When ecommerce was just starting to show its face in Spain back in 2010, I decided to quit my job and start a business in the ecommerce world.
I set up my own online store. I got a dropshipping provider and got down to work without having a clue.
I didn’t sell shit…
But the idea was not to sell, but to learn ecommerce by doing. This way I could do better the real task: to create a good ecommerce platform for my customers.
During the gold rush those who got rich were not those who searched for gold, but those who sold picks and shovels.
Or so I thought.
My goal was to create my own Shopify based on Magento.
But I ended up making custom webshops and therefor, although I earned well, burning out after 6 years.
It just was not my time for entrepreneurship.
So I closed as soon as the first company offered me a job.
Bye bye entrepreneurship! Hello timetables, fixed income, weekends and vacations!
But all that experience, both at technical and business level, helped me to be part of very interesting projects.
For example, a large Spanish multinational company hired me to create and lead an ecommerce department.
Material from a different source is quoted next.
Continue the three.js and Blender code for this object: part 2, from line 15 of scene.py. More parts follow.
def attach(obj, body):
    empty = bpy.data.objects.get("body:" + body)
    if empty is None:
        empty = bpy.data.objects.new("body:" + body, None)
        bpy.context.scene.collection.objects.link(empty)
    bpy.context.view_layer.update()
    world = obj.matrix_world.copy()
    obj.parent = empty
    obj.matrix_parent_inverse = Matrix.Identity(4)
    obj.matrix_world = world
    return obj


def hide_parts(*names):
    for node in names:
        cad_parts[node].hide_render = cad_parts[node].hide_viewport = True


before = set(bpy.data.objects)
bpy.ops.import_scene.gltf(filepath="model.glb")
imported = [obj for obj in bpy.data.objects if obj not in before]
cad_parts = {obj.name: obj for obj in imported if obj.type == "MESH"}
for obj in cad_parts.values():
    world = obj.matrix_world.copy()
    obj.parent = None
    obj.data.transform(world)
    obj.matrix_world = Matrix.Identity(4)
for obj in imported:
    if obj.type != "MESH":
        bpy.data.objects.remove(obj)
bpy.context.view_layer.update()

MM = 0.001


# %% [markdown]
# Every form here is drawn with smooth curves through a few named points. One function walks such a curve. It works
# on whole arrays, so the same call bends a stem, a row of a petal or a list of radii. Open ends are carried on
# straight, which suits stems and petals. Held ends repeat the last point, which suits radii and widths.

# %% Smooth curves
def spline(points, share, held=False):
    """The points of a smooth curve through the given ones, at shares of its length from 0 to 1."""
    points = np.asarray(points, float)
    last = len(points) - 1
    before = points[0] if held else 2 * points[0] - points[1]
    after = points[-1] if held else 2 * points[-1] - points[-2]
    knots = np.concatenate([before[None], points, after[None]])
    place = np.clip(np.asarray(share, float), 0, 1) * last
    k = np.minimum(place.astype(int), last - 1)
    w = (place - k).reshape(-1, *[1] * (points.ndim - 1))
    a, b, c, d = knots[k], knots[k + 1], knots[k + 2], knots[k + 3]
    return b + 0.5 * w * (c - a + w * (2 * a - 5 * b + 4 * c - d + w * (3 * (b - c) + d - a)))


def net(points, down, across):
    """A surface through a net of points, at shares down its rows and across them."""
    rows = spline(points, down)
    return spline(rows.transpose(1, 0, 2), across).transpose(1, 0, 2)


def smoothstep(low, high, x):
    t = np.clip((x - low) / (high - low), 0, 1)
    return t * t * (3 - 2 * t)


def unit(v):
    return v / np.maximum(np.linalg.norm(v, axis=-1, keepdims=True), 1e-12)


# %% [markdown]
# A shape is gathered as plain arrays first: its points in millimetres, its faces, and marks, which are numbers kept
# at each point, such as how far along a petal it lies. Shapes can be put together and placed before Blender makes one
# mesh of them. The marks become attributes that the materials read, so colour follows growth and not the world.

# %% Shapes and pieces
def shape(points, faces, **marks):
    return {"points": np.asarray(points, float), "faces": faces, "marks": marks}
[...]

The best salary I had in Spain.
But going from working 12 hours a day and 7 days a week to a big company environment where you could be relaxed at your desk reading the newspaper for hours… it killed me.
I mean, I don’t read the newspaper, I haven’t for many years at least, but I wanted to put that image in your head so you understand the situation. And those were the words my boss said to me, as I will relate below.
They took that ecommerce department very slowly. Six months later, when I decided to leave, it was still in the pipeline.
When I presented my resignation letter to the director, he told me: “I understand you, Javier, anyone else would have spent six more months reading the newspaper, but you want to do things“.
Nailed it.
It is not in my CV because I did NOTHING.
But what I will never forget is something I have never seen again in any other place I have been.
I’ve seen many things even worse, but not like that.
On the floor where I worked in pre-sales and project management, there was a very attractive, blonde, blue-eyed, young, hot girl. All the guys were behind her, drooling like pigs. Literally. A truly lamentable situation and spectacle for any human being with a minimum of control over his animal instincts.
But not for her! She was enjoying all that attention.
One day the director called me into his office. Seeing me bored doing pre-sales bullshit, he found a project for me to take on as project manager. “Finally something to do!“, I said to myself.
I made the mistake of telling a “colleague” about it. One day I will talk about the fascinating world of “colleagues“.
Apparently, the girl had hopes that she would be given that project.
And as soon as it was known that the director was going to give it to me and not to her, everyone (all the men around, at least) lobbied for that project to be given to this girl.
Guess what happened?
That’s right. I was left without that project, and a few days later I quit.
Any moral?
Not working with very attractive women?
Certainly not with weak men!
Flee from weak men.
Quote
“You are the average of the five people you spend the most time with”.